With Fleet Sampling, it is also possible to upload logs that were collected in the near past:
- If we turn on the debugging fleet sampling aspect for a device after an event of interest, the device will upload existing logs marked for upload collected before that the aspect was enabled.
- If we turn on the logging fleet sampling aspect, then all logs, both in the near past and moving forward, will be uploaded.
When logs are captured, the timezone of the logs are set to UTC rather than device timezone. You will notice this when downloading the raw logs from a device's logfiles tab. If you view the logs via the Memfault Log Viewer, they will be displayed in the timezone currently selected in the Timezone Selector (default: browser timezone).
Converting logs into metrics
This feature is supported in the Bort SDK from version 5.2.0.
You can use Bort to convert logs into metrics. Specific patterns in log messages will be captured directly on the device and efficiently transformed into metrics. Edge processing of logs is much more efficient than trying to upload all the logs and process them in the cloud.
This enables:
- Monitoring and alerting on Kernel and System logs,
- Monitoring and alerting on application logs when it's not convenient or easy to instrument the application with StatsD metrics directly,
- Monitoring for security events and reporting them.
Create rules on the "Data Sources" screen - they are entered using json.
When creating a rule, you must specify:
- A rule type - the only rule currently supported is
count_matching
, which will increment a counter each time the pattern is found (and display the match on Device Timeline using HRT). - A logcat tag - only messages with this tag will be searched for matches (this avoids running regexes on every single log line). This must be an exact match (i.e no wildcards are allowed).
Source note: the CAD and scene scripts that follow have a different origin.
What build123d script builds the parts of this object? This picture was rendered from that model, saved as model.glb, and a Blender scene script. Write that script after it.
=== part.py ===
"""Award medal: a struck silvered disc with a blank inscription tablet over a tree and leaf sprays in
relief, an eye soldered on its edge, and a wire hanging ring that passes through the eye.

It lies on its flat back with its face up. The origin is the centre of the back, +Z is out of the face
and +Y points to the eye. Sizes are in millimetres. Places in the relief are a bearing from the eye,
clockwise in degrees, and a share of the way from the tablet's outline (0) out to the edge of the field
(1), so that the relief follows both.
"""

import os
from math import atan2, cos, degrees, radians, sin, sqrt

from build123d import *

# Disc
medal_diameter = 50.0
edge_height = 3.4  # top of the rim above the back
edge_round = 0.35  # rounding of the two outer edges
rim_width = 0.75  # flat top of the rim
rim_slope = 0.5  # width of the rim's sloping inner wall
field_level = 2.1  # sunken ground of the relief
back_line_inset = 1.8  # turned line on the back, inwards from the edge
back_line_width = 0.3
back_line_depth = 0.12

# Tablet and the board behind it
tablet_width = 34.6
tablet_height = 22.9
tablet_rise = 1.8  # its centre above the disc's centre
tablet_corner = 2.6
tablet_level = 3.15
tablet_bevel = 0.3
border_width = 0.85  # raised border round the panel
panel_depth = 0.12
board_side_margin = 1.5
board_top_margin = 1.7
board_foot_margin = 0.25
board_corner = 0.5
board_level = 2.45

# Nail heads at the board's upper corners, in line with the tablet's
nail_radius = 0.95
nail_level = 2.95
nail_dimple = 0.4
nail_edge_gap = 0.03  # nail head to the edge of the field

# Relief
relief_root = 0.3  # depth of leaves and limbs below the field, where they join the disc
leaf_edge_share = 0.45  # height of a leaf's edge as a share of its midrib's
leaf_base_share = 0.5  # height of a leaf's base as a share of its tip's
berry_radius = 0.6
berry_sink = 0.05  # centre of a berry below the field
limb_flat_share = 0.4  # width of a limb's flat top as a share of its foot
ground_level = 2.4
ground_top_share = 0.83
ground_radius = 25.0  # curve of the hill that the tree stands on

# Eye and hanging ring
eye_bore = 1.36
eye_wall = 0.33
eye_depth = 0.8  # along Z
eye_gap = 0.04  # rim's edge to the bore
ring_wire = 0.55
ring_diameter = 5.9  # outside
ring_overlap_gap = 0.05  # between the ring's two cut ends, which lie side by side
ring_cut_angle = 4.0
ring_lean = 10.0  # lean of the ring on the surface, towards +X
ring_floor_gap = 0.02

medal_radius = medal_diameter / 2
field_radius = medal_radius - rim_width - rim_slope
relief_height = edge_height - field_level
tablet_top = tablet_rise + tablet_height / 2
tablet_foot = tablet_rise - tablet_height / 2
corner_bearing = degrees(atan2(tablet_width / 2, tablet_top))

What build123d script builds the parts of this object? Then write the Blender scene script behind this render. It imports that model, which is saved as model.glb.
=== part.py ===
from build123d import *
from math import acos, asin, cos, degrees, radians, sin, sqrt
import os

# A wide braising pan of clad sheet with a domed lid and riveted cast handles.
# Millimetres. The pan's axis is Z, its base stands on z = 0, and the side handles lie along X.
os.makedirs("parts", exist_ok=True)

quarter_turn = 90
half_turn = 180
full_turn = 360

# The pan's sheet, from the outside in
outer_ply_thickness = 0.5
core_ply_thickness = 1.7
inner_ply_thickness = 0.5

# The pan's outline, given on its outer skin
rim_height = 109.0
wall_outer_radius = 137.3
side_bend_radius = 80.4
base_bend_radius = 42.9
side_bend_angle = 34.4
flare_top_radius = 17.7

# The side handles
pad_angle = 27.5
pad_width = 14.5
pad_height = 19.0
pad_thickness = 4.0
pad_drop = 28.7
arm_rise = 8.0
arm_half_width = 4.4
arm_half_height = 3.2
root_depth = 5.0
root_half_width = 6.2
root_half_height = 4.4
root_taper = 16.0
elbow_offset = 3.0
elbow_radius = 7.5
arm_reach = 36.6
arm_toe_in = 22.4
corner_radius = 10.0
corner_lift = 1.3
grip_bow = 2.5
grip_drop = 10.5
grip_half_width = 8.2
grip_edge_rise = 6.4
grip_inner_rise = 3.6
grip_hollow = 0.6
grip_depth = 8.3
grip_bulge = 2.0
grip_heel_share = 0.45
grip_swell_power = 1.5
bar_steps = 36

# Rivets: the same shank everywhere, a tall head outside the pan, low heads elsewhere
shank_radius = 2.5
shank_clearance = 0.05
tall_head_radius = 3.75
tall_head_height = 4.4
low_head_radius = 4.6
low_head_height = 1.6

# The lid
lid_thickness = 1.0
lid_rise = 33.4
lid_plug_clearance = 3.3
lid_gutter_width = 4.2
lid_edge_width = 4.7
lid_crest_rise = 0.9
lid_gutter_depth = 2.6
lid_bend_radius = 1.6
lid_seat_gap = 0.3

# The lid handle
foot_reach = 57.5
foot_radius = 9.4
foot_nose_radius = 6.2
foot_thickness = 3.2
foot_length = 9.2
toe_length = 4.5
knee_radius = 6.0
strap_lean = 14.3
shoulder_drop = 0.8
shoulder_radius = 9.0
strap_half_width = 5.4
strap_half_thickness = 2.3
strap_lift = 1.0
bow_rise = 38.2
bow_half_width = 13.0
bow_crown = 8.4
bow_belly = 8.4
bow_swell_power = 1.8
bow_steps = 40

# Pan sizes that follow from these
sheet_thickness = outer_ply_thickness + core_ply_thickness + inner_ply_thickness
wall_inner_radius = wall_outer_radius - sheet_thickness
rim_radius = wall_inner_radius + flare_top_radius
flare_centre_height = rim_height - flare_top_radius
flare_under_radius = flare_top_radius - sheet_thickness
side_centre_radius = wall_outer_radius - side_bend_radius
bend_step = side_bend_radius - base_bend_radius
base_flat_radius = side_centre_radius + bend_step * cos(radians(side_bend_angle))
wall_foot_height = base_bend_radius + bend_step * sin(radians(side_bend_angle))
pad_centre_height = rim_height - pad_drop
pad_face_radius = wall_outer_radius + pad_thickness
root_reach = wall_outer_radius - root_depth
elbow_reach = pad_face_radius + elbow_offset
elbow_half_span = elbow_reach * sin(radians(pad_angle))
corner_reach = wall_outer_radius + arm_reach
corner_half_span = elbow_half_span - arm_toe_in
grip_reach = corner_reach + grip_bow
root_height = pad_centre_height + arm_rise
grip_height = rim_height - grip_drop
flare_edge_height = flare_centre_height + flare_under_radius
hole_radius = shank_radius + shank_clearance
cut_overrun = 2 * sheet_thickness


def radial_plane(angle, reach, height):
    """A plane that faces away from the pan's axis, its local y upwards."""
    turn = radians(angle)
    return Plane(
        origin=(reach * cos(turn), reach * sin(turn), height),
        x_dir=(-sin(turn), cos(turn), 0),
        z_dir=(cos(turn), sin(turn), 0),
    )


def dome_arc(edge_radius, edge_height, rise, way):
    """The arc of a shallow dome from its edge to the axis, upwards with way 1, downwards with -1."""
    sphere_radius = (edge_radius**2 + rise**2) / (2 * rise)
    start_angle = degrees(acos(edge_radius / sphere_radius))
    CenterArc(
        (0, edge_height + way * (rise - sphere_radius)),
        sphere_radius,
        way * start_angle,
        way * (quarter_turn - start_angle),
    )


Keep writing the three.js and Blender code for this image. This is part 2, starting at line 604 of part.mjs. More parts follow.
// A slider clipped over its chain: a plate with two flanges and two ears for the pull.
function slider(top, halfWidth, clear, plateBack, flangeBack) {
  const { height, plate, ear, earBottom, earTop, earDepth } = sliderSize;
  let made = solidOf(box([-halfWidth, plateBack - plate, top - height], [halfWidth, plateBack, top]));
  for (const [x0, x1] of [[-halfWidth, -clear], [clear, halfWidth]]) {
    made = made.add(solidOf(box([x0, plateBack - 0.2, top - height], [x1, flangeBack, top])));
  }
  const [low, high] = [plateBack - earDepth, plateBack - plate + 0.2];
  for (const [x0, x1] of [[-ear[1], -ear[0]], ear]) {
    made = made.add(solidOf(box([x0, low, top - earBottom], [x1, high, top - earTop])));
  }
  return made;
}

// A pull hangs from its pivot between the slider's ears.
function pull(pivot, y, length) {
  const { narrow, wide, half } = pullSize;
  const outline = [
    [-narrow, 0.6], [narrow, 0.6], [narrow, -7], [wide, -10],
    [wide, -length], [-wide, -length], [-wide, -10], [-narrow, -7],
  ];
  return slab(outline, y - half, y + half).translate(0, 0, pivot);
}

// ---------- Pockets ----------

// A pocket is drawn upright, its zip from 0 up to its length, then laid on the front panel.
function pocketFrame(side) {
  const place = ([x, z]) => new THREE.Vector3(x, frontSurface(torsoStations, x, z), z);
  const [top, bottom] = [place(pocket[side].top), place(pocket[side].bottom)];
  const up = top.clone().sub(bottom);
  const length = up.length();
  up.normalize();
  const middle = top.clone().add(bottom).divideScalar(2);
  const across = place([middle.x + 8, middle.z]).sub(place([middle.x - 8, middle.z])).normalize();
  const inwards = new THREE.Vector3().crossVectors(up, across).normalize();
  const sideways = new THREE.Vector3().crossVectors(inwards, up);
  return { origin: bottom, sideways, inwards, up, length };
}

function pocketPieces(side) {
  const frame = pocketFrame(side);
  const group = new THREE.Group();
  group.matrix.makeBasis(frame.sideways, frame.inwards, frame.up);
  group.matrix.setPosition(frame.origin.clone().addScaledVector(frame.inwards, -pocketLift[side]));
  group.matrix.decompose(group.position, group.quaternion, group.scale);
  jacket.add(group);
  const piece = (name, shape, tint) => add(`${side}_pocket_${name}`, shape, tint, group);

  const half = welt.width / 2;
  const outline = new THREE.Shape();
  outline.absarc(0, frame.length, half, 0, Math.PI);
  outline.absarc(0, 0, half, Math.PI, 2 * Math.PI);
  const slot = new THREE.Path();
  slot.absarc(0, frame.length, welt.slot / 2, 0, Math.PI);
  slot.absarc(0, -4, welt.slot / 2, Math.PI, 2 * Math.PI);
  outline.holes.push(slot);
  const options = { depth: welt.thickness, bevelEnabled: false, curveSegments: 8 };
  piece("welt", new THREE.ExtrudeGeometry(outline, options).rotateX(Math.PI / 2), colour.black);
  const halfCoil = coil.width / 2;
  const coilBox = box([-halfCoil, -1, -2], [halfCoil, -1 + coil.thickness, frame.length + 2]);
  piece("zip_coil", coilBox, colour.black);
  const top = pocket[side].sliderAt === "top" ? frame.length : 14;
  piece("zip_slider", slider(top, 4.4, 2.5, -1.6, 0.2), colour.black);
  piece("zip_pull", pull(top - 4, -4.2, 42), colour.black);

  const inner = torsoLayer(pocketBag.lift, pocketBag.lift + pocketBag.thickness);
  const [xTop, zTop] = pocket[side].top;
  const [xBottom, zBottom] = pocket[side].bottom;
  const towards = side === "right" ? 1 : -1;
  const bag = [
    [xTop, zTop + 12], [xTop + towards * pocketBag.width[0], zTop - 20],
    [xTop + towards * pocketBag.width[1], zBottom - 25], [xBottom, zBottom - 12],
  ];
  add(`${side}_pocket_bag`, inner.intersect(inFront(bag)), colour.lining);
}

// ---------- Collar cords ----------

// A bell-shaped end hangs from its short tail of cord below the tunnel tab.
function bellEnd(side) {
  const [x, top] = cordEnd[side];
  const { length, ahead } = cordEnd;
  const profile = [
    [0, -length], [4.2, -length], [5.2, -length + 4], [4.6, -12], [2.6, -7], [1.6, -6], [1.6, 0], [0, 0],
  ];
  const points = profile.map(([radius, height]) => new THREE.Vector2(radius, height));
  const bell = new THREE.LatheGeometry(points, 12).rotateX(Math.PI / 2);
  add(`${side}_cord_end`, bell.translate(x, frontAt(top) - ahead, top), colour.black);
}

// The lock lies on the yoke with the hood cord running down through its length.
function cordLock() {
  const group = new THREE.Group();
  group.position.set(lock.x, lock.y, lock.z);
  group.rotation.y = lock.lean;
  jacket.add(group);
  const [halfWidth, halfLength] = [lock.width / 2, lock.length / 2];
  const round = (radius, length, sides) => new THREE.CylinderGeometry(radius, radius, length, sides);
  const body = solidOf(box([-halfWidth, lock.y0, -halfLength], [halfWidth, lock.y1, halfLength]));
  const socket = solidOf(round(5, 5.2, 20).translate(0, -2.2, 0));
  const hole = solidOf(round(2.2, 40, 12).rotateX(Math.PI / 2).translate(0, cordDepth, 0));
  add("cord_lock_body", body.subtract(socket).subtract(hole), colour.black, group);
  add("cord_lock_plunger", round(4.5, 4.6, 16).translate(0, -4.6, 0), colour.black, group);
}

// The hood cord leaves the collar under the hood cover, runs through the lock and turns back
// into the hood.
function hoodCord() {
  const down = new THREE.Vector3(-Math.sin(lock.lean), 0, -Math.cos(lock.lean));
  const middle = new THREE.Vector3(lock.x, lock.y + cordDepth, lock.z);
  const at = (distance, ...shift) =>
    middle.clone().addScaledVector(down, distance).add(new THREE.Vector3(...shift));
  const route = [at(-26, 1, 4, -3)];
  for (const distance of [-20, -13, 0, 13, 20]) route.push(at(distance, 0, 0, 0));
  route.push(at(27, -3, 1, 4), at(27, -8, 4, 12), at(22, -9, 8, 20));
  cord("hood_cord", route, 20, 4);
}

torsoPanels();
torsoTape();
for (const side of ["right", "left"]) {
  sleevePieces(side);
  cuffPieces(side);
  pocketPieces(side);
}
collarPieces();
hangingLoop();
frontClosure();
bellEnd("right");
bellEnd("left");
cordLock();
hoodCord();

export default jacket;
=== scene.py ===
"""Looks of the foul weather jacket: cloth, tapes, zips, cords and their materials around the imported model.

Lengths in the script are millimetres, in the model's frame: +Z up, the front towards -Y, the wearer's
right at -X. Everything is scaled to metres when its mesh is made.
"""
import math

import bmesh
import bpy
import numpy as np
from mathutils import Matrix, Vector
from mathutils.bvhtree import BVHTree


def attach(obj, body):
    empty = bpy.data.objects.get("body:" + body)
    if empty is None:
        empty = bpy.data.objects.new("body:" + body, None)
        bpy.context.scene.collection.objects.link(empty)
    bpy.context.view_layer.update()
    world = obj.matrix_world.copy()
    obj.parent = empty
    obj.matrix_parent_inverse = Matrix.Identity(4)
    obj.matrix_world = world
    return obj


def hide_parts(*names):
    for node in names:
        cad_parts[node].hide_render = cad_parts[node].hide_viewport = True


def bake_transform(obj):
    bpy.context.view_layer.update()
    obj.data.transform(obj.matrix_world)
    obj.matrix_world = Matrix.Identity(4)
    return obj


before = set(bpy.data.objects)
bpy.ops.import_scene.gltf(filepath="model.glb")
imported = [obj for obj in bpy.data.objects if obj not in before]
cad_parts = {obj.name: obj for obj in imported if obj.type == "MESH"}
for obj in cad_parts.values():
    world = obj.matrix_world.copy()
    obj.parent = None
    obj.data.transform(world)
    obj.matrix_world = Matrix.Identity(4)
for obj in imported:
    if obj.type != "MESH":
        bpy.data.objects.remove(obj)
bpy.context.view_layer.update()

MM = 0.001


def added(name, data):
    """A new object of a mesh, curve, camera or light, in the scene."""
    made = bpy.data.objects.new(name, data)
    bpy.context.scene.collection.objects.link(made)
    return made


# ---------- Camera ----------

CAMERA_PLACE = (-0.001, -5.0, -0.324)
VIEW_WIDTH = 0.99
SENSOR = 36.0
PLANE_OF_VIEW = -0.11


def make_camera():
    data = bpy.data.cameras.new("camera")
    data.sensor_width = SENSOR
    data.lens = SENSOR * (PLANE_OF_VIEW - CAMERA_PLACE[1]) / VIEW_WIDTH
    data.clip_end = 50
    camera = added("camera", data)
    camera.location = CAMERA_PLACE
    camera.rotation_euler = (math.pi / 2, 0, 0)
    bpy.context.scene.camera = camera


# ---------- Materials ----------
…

- A log level - only messages >= this level will be searched for matches.
- A pattern - this is a regex which will be checked against every log line matching the tag/level constraints. Any match against this regex will generate a metric.
- A metric key - this is how the metric will be named. Optionally, this key can contain placeholders to change the name based on the search result (see below).
Example
Rule Property | Value |
---|---|
Rule | count_matching |
Tag | MyApp |
Level | I |
Pattern | Error processing input |
Name | input_processing_error |
We would input this rule using the following json:
{
"rules": [
{
"type": "count_matching",
"pattern": "Error processing input",
"metric_name": "input_processing_error",
"filter": {
"priority": "I",
"tag": "MyApp"
}
}
]
}
If we apply this rule to the following logs:
2024-10-17 10:15:54.326 1753-1753 MyApp com.x.y E Error processing input: code 33
2024-10-17 10:16:00.002 1947-1947 MyApp com.x.y D Error processing input: code 22
Then this will result in one metric being generated with the key
input_processing_error
(the sum of this will be uploaded in each report as
input_processing_error.count
). When viewing HRT on the Device Timeline, the
matching string will be visible in the event popover.
If we want to vary the metric key based on the search result, then we can do
this by setting the metric key to input_processing_error_$1
. This will replace
each $n
with the match group of index n
from the pattern. For example:
{
"rules": [
{
"type": "count_matching",
"pattern": "Error processing input: code (\\d+)",
"metric_name": "input_processing_error_$1",
"filter": {
"priority": "I",
"tag": "MyApp"
}
}
]
}
Will generate a metric with the key input_processing_error_33
, from the input
above.